WHAT YOU HAVE TO DO> Only the lines from the first one through the line with "inside, in_row), bar)" should be printed, exactly as they appear.

** Start **

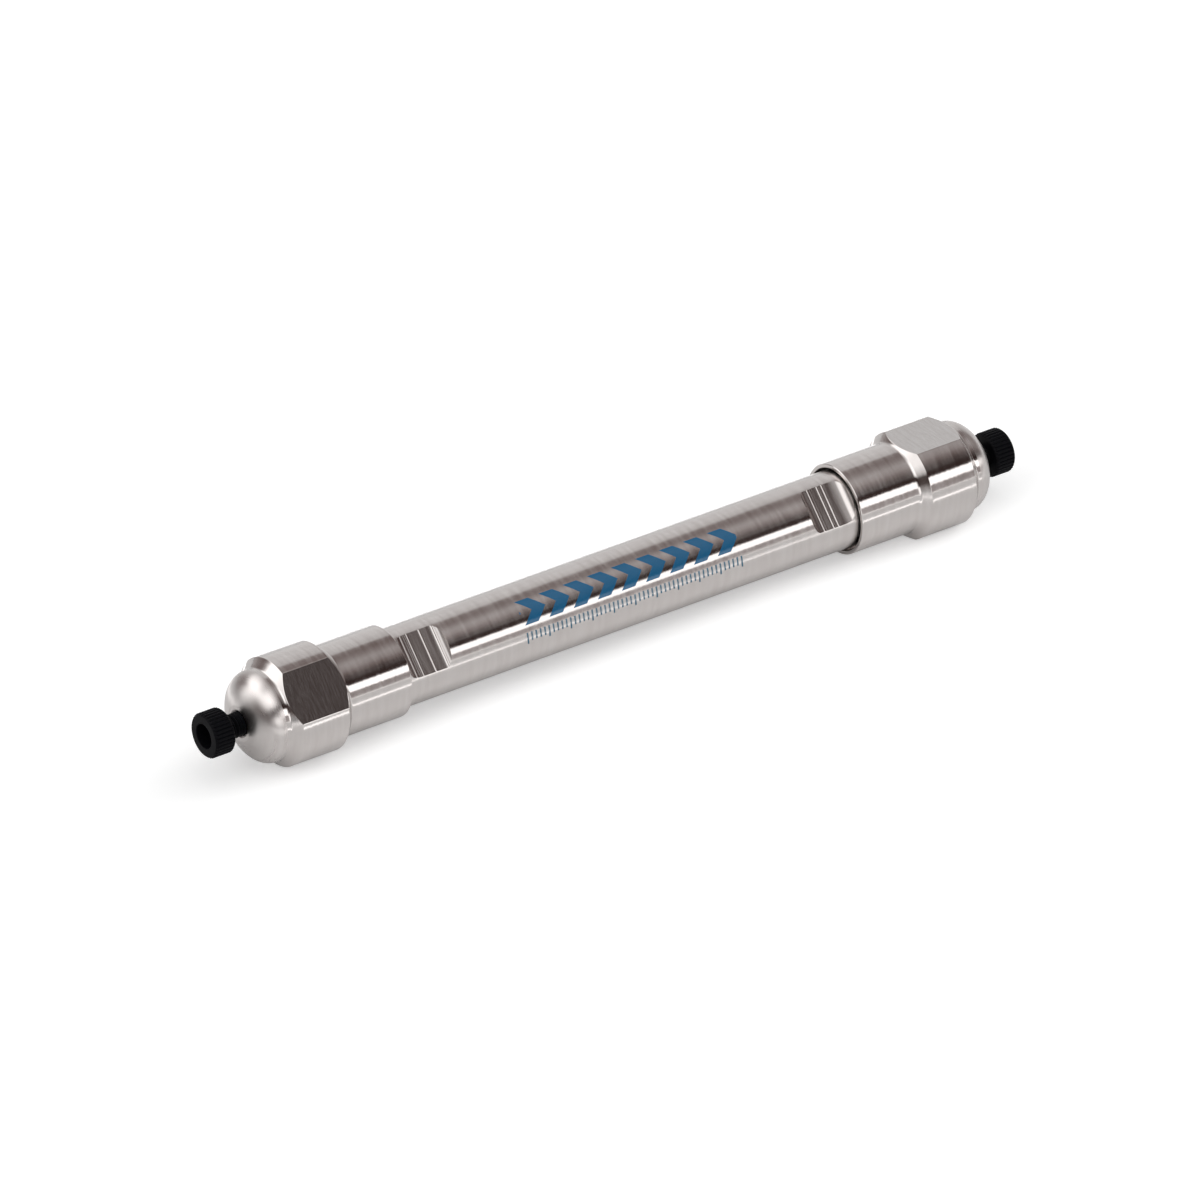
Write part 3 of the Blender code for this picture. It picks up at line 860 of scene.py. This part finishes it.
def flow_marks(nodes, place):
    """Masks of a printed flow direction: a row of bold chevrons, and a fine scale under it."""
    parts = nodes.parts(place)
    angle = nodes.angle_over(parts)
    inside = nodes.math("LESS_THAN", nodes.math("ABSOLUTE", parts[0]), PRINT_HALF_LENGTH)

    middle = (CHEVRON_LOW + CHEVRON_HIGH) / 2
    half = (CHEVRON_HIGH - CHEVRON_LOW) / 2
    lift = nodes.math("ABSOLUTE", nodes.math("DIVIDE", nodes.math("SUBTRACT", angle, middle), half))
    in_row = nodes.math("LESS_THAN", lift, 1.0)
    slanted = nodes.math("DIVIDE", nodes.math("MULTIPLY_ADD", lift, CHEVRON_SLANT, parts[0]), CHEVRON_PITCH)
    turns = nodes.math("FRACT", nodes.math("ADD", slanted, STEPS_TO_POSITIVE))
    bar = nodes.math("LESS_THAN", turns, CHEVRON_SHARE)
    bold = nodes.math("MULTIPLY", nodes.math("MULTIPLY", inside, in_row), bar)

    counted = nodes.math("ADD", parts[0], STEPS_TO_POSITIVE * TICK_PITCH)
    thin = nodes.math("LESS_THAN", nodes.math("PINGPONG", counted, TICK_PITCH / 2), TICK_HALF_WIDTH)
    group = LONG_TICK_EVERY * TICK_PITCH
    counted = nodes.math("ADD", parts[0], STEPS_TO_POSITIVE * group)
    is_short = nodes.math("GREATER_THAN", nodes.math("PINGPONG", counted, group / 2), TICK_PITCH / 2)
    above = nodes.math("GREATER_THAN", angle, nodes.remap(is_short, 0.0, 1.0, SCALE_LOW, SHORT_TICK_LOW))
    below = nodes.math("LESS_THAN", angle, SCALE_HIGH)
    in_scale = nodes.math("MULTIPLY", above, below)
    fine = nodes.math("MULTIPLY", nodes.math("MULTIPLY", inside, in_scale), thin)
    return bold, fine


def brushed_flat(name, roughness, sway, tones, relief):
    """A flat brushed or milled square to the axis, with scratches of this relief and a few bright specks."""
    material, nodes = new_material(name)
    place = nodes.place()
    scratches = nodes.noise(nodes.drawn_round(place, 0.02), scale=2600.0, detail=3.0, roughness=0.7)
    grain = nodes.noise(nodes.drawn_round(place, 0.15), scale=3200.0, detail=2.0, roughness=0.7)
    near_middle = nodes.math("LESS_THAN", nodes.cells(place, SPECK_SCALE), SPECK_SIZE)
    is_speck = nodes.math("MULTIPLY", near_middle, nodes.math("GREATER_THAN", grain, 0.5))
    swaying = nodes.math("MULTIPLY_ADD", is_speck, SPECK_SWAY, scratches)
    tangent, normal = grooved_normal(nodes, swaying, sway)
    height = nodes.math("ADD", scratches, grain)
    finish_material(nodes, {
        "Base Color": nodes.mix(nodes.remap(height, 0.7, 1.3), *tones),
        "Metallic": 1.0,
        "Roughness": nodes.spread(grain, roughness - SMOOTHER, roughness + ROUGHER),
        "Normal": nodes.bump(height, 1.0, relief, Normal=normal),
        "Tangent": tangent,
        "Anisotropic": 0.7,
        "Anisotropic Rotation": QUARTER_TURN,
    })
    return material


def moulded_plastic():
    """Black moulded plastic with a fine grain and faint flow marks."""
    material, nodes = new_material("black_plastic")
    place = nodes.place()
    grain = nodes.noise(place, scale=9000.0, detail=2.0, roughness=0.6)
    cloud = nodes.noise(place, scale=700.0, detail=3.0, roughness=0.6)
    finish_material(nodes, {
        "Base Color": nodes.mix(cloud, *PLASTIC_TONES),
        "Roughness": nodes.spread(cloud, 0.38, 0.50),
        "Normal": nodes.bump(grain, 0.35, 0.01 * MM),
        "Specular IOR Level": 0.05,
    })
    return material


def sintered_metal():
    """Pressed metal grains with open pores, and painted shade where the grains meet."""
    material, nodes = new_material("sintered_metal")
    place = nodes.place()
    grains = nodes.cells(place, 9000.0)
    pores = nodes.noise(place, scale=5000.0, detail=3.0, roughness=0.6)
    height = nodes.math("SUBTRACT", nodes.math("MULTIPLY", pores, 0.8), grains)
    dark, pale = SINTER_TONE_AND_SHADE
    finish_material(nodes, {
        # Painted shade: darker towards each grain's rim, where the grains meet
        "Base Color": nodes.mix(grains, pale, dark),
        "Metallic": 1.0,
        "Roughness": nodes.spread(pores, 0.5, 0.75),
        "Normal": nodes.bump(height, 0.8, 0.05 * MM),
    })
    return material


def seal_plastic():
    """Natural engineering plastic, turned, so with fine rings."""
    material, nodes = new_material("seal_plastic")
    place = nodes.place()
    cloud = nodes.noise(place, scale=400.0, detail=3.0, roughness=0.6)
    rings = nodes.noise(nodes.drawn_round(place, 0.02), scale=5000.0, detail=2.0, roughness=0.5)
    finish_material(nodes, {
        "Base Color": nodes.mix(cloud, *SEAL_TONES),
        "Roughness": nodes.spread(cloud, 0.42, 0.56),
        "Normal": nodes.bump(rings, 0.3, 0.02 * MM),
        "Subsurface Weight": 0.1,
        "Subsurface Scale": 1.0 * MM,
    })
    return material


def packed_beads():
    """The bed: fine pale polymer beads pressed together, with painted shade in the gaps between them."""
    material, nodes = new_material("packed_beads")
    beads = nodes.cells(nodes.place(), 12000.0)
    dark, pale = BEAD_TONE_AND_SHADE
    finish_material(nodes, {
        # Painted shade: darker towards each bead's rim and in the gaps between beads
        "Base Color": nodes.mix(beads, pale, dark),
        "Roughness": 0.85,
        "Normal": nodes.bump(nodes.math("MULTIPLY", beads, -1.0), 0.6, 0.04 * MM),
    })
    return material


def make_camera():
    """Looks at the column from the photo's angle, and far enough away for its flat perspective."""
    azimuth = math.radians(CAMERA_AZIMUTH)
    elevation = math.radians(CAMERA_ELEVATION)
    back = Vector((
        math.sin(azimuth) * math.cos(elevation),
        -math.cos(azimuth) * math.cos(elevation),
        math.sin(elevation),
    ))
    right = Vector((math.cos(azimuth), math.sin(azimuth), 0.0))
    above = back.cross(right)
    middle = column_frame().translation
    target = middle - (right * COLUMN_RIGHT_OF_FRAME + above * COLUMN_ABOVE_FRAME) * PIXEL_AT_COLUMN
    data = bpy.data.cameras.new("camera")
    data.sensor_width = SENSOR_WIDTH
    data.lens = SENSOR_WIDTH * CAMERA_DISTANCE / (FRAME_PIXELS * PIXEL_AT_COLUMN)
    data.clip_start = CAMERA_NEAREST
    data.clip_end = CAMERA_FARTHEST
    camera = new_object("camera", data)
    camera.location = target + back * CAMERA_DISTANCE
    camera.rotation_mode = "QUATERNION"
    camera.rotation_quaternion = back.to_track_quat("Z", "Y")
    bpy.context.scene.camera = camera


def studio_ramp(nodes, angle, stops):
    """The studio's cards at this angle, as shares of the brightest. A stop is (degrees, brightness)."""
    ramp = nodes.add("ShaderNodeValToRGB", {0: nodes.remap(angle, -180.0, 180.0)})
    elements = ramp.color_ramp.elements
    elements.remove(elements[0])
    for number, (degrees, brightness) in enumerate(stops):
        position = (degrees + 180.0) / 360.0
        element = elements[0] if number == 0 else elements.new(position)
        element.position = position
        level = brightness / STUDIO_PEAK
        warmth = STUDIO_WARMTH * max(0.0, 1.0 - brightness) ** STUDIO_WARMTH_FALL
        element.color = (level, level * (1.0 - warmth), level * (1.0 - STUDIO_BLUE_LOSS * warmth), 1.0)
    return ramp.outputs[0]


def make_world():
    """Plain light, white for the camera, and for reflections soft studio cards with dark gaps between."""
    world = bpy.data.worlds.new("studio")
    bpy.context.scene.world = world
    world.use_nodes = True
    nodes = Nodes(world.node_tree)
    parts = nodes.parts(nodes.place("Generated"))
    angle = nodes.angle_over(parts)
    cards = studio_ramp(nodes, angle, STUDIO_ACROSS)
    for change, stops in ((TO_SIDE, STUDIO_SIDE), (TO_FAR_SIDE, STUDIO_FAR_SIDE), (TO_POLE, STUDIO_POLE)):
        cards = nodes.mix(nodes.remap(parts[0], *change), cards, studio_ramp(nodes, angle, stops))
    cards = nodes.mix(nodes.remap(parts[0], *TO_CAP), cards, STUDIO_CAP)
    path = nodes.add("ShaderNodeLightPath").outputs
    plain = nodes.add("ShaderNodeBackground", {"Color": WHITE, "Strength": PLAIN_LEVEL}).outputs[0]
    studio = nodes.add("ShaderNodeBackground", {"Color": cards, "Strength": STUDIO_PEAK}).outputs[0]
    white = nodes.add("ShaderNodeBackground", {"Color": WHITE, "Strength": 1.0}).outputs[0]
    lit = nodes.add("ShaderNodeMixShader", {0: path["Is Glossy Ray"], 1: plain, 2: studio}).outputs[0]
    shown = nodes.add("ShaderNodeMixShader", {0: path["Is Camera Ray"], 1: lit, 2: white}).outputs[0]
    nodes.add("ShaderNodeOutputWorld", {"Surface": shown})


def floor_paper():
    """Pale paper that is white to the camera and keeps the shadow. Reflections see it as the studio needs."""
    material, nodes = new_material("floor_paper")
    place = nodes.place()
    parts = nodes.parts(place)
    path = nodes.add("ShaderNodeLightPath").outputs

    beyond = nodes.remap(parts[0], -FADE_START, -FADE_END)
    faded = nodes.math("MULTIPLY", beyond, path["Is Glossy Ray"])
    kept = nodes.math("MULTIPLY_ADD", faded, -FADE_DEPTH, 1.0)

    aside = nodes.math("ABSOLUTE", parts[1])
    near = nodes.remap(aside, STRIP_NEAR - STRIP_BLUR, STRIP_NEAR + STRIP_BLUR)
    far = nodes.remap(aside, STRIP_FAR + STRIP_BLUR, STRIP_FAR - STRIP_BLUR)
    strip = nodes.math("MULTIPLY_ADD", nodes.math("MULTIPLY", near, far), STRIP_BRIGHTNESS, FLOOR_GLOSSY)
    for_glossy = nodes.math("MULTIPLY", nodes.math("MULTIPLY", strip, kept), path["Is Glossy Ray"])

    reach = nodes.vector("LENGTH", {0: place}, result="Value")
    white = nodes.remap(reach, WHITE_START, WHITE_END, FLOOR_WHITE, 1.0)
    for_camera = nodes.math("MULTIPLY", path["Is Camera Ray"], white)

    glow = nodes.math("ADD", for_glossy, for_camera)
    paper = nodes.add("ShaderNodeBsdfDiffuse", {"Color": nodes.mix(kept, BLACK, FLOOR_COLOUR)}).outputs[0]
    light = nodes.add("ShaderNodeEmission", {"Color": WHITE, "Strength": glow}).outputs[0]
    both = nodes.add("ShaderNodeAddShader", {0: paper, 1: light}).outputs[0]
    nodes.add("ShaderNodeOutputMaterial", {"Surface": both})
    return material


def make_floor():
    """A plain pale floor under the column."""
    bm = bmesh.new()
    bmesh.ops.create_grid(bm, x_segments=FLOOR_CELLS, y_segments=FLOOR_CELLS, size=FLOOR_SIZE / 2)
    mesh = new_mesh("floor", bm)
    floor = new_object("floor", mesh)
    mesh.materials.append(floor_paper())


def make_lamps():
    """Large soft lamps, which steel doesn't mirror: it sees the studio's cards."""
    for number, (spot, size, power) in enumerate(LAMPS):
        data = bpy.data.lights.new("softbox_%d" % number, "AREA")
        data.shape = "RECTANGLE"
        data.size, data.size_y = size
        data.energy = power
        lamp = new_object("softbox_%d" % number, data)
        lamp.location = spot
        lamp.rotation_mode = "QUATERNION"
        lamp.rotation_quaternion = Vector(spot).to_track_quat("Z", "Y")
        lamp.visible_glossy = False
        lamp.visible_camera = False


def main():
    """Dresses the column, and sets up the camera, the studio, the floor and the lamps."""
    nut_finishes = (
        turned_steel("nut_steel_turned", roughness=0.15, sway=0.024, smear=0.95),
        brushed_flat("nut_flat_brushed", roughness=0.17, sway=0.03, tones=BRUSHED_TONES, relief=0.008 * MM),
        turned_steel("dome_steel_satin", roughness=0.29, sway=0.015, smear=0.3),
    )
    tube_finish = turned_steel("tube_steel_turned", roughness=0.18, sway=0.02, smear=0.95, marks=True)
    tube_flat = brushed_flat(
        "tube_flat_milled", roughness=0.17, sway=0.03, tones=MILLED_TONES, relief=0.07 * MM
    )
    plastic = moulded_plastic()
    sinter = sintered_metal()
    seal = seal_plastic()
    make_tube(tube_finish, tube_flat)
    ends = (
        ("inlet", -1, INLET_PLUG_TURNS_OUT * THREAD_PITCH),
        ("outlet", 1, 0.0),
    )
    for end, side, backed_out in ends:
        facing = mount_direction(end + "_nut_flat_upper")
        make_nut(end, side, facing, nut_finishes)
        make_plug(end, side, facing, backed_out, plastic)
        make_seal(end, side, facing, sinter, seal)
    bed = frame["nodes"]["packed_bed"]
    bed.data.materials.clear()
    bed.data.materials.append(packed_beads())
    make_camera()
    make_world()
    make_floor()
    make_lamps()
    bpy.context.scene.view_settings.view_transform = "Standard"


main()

** End **

OUTPUT FOR THIS EXERCISE>
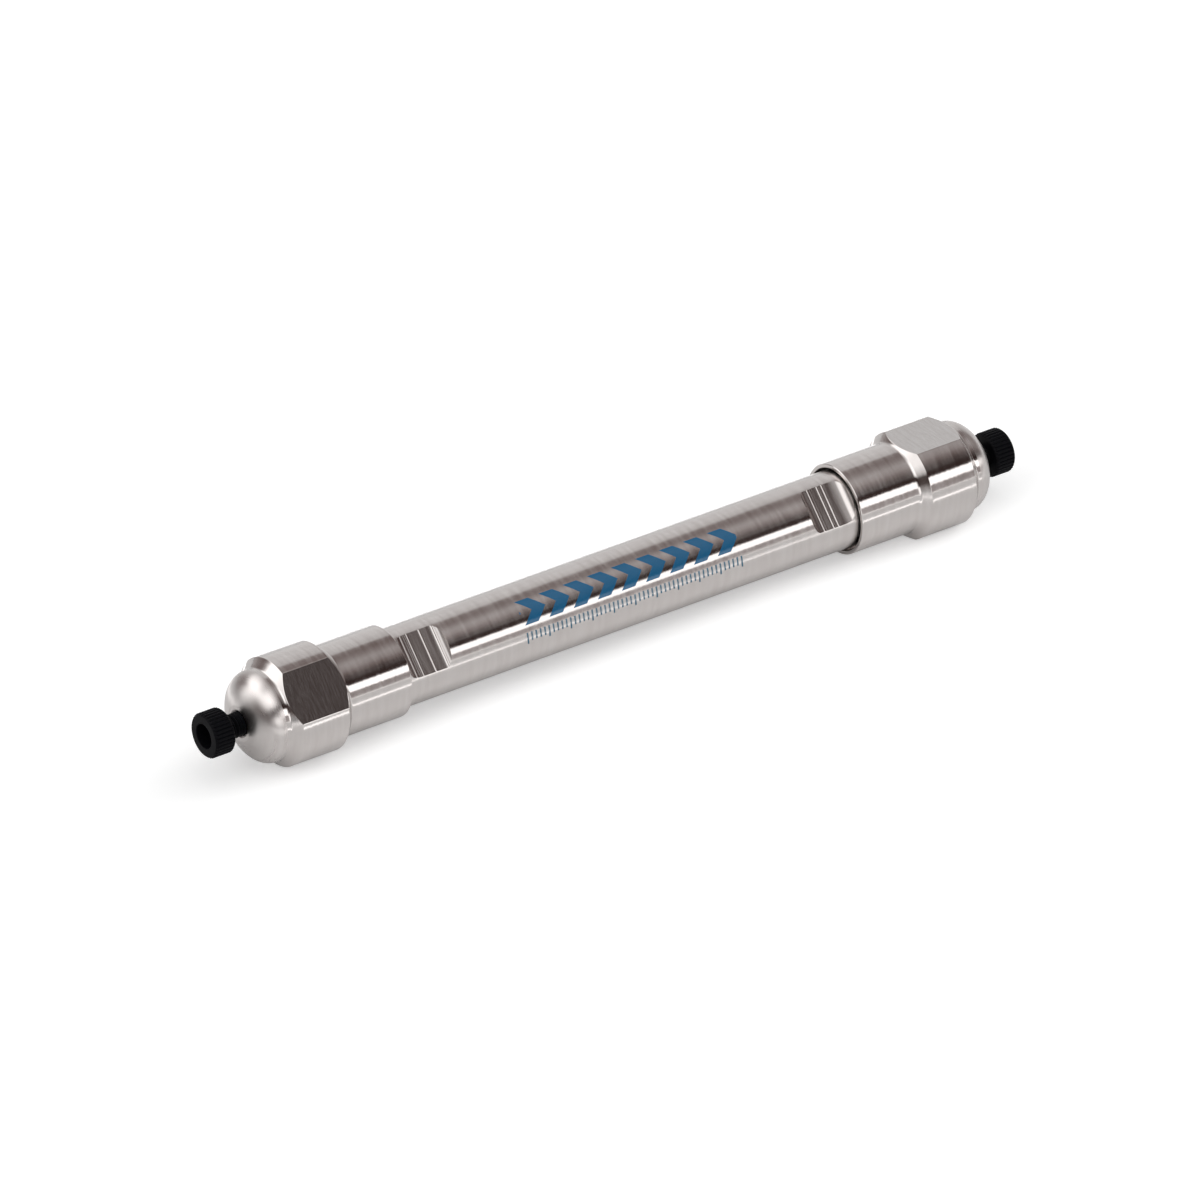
Write part 3 of the Blender code for this picture. It picks up at line 860 of scene.py. This part finishes it.
def flow_marks(nodes, place):
    """Masks of a printed flow direction: a row of bold chevrons, and a fine scale under it."""
    parts = nodes.parts(place)
    angle = nodes.angle_over(parts)
    inside = nodes.math("LESS_THAN", nodes.math("ABSOLUTE", parts[0]), PRINT_HALF_LENGTH)

    middle = (CHEVRON_LOW + CHEVRON_HIGH) / 2
    half = (CHEVRON_HIGH - CHEVRON_LOW) / 2
    lift = nodes.math("ABSOLUTE", nodes.math("DIVIDE", nodes.math("SUBTRACT", angle, middle), half))
    in_row = nodes.math("LESS_THAN", lift, 1.0)
    slanted = nodes.math("DIVIDE", nodes.math("MULTIPLY_ADD", lift, CHEVRON_SLANT, parts[0]), CHEVRON_PITCH)
    turns = nodes.math("FRACT", nodes.math("ADD", slanted, STEPS_TO_POSITIVE))
    bar = nodes.math("LESS_THAN", turns, CHEVRON_SHARE)
    bold = nodes.math("MULTIPLY", nodes.math("MULTIPLY", inside, in_row), bar)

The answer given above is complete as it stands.